With the Bronzeye Frog now in three sizes, Rojas has recognized there are times when one size definitely out-performs the others.
“The original frog, which is now the middle-sized one, is the one I use most often,” he says, “and it’s a good all-around choice when you’re just getting started on a lake and don’t know what mood the bass are in.
“If fishing is tougher, say in colder water or if you’re fishing a lake where the overall population is small, then the smaller Bronzeye Jr. can be a better choice because it doesn’t intimidate smaller fish.

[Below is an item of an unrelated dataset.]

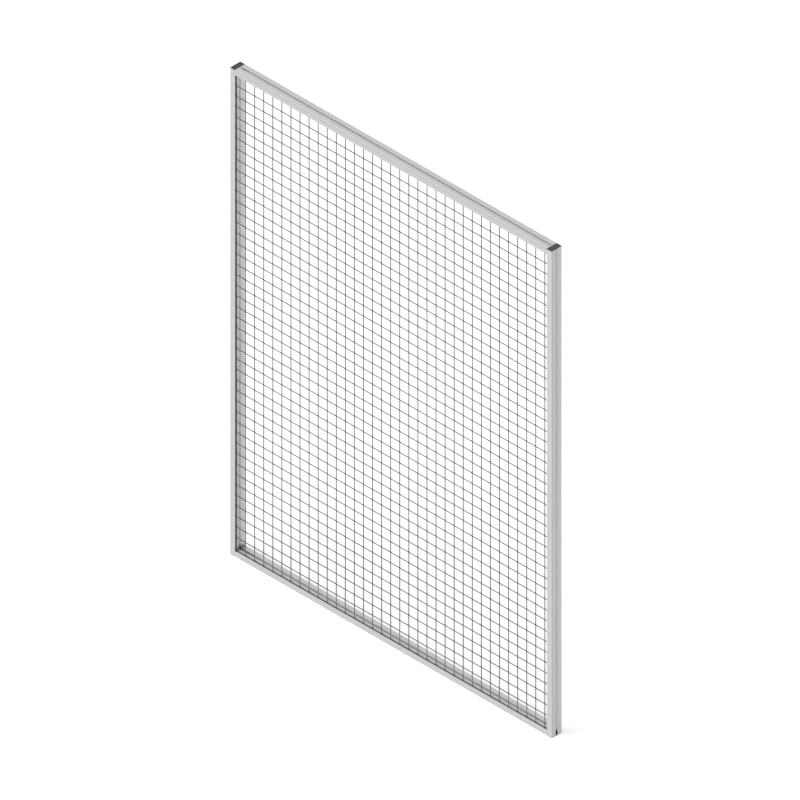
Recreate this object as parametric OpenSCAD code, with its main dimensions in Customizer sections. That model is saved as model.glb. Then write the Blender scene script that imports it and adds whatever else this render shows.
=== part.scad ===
// Machine guard fence panel: an aluminium frame of two posts and two rails around a welded wire mesh.
// X runs along the panel, Y from the front to the back and Z up. The origin lies on the left post's
// outer side face, on the land in front of its slot and at half the panel's height.

/* [Panel] */
// Width of the panel over both posts
panel_w = 1418; // [618:40:2018]
// Height of the panel over its end caps
panel_h = 1854; // [1854:40:2254]

/* [Frame profile] */
// Thickness of the profile, from the outer face to the inner face
profile_t = 21.5; // [21.5:0.5:23.5]
// Depth of the profile, from the front face to the back face
profile_d = 45; // [44:1:50]
// Thickness of the profile's walls and slot lips
wall_t = 2; // [1.8:0.1:2.2]
// Radius of the profile's outer corners
corner_r = 1.5; // [1:0.5:1.9]
// Width of the slot mouths
slot_w = 8.2; // [8:0.2:9]
// Width of the slots behind their lips
slot_cavity_w = 15; // [14:0.5:15.5]
// Depth of the slots
slot_depth = 7; // [6.5:0.5:8]
// Width of the groove that holds the mesh
groove_w = 6.2; // [6:0.1:6.6]

/* [Wire mesh] */
// Distance between the wires, both ways
mesh_pitch = 40; // [40:5:50]
// Thickness of the wires
wire_d = 3; // [2.5:0.1:3.2]
// Distance from the left outer face to the first upright wire
first_upright = 22; // [21:0.5:26]
// Height of the lowest level wire above the panel's underside
first_level = 73.1; // [60:0.1:80]
// Number of pieces that the mesh is made in, one above the other
mesh_bands = 5; // [5:1:5]

/* [End caps] */
// Thickness of the end cap plates
cap_t = 2; // [1.6:0.2:2.4]
// Width of the bevel around an end cap
cap_bevel = 1.2; // [0.8:0.1:1.4]
// Length of the slot tongue on a bottom cap
tongue_l = 13; // [10:1:25]

/* [Corner fasteners] */
// Length of the fastener body in a rail's slot
fastener_l = 15; // [14:1:24]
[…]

“On the other hand, the larger Big Daddy may well become a big fish bait, even though it isn’t really that much larger than the original Bronzeye. You can move more water with it with a chugging retrieve, so you might also want to fish it when the water is a little choppy, as well as when you’re fishing extremely thick cover.
“It’s the kind of lure that can a lot of attention to itself. I’ve learned frogs have a lot of enemies out there, most of which want to eat it. My lures have been followed by turtles, snakes, and even birds, so you know bass will be after it, too, wherever you throw it.”